* _Task directions_:
Count the lines in the data below where the string "origin" occurs, please, and give the number alone.

* _Listing_:
::::::::::

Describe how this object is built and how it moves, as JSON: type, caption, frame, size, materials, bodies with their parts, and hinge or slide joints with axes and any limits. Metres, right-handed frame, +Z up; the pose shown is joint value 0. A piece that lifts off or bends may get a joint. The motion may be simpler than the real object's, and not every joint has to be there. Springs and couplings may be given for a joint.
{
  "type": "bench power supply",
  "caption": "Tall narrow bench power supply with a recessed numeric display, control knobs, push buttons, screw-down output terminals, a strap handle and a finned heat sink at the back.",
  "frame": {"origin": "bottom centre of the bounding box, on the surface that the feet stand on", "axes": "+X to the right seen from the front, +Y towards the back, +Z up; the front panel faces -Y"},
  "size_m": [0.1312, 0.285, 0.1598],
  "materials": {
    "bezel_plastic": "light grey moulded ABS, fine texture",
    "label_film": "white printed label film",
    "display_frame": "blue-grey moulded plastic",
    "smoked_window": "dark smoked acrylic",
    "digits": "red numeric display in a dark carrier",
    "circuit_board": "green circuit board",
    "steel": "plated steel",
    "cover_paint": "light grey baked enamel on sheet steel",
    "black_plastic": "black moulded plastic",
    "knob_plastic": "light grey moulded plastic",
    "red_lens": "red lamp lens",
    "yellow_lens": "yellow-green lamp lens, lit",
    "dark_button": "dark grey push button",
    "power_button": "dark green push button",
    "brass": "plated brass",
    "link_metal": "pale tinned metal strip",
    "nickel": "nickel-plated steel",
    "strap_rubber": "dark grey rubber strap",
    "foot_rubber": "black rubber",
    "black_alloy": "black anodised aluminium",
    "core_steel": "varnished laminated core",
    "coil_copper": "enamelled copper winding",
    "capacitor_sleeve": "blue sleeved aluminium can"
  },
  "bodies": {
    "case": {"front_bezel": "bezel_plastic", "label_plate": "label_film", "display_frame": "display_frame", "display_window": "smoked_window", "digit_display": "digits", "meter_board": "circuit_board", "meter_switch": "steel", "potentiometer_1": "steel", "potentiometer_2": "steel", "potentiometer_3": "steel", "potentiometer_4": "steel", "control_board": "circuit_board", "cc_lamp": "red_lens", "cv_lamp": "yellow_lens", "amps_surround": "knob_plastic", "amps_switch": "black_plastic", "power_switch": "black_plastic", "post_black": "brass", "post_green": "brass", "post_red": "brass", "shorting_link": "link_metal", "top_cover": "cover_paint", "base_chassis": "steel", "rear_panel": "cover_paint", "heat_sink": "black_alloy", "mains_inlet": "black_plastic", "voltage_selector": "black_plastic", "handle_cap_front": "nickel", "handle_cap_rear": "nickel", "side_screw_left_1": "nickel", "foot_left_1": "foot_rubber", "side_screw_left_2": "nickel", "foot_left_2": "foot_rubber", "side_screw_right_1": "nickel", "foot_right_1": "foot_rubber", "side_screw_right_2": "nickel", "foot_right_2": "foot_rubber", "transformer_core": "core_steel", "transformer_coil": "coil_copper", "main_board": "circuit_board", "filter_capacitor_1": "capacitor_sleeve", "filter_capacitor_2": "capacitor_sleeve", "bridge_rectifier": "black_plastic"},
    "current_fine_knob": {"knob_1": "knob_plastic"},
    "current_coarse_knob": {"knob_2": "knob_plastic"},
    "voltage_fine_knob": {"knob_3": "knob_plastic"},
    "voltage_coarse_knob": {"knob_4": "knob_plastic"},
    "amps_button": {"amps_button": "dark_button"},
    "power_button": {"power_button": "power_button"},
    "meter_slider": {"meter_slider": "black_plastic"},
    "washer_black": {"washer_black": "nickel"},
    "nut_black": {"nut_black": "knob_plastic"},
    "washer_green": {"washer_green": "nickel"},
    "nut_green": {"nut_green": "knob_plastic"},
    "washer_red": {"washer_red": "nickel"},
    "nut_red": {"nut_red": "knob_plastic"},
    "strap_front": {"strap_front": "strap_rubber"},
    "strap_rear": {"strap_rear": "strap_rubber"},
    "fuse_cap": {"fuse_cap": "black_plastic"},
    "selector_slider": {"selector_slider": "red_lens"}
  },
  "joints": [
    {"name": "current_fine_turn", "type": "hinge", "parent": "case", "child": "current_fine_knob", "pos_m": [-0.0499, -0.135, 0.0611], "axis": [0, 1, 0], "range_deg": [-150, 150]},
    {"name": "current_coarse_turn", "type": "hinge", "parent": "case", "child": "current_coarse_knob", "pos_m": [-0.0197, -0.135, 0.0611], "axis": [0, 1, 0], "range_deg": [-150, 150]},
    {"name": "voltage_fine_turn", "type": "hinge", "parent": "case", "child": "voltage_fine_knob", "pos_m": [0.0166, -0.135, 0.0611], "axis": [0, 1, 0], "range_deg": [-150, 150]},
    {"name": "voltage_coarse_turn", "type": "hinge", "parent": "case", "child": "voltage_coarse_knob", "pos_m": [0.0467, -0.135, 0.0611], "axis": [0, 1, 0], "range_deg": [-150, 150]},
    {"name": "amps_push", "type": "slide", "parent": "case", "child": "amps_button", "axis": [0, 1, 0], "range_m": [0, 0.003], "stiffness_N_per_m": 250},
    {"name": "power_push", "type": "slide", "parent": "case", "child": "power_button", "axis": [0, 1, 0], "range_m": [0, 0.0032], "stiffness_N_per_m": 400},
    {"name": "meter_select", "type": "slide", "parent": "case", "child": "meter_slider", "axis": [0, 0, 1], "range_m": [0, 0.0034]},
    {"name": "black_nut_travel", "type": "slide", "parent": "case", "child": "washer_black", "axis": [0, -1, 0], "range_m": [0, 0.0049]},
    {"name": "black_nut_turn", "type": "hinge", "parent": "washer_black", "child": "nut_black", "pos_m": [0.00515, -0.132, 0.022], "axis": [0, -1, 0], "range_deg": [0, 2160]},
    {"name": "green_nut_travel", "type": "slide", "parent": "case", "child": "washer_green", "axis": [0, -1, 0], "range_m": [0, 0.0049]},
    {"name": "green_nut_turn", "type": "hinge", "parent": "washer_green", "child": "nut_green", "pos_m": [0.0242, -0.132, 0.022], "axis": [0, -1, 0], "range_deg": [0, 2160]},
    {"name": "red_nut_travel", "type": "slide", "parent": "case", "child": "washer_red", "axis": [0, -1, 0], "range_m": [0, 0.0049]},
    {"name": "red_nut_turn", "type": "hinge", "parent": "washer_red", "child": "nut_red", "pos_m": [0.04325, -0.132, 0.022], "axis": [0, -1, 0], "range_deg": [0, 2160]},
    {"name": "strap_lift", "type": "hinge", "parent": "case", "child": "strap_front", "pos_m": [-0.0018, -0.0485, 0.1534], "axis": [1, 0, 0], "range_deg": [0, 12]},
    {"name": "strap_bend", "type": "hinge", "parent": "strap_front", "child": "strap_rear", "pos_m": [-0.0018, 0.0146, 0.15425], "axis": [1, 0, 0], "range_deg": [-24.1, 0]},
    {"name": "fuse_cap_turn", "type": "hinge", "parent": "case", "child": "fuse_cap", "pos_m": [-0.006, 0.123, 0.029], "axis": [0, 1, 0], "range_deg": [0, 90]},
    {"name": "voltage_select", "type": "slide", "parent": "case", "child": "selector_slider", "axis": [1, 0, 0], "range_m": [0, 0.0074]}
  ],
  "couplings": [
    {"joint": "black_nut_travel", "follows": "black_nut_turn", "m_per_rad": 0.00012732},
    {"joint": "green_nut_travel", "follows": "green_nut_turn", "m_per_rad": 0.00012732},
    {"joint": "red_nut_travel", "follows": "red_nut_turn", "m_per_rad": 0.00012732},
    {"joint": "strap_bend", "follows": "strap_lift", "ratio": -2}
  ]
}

::::::::::

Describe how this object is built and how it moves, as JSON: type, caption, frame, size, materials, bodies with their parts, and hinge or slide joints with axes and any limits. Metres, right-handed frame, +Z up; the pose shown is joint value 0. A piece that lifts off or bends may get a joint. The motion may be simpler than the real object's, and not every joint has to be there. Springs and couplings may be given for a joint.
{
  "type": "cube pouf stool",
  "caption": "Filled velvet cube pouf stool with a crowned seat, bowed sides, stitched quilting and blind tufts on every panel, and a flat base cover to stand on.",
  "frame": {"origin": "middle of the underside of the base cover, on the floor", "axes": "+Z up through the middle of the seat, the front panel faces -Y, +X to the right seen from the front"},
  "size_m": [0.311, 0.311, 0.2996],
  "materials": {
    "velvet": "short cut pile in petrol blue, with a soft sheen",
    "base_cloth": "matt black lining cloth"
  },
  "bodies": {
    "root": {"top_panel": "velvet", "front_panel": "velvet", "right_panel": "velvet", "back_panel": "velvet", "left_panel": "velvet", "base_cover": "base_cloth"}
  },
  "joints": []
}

::::::::::

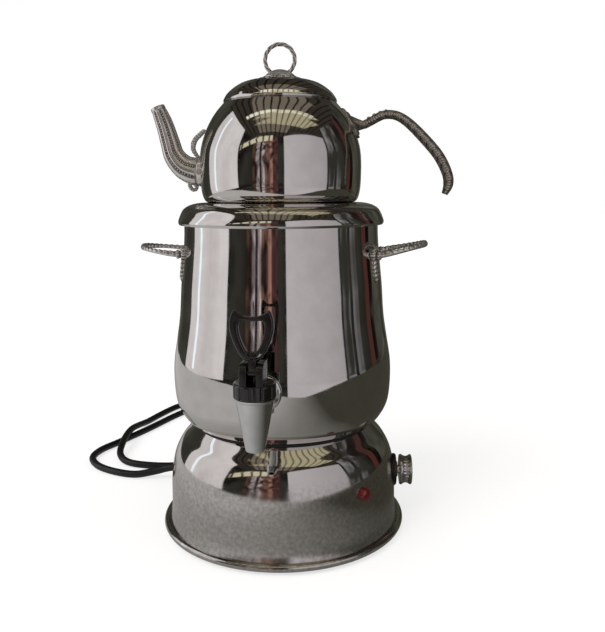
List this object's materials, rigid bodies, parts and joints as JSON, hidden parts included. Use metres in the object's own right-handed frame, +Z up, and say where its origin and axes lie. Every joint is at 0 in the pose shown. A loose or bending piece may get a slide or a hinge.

::::::::::

* _Solution below_:
3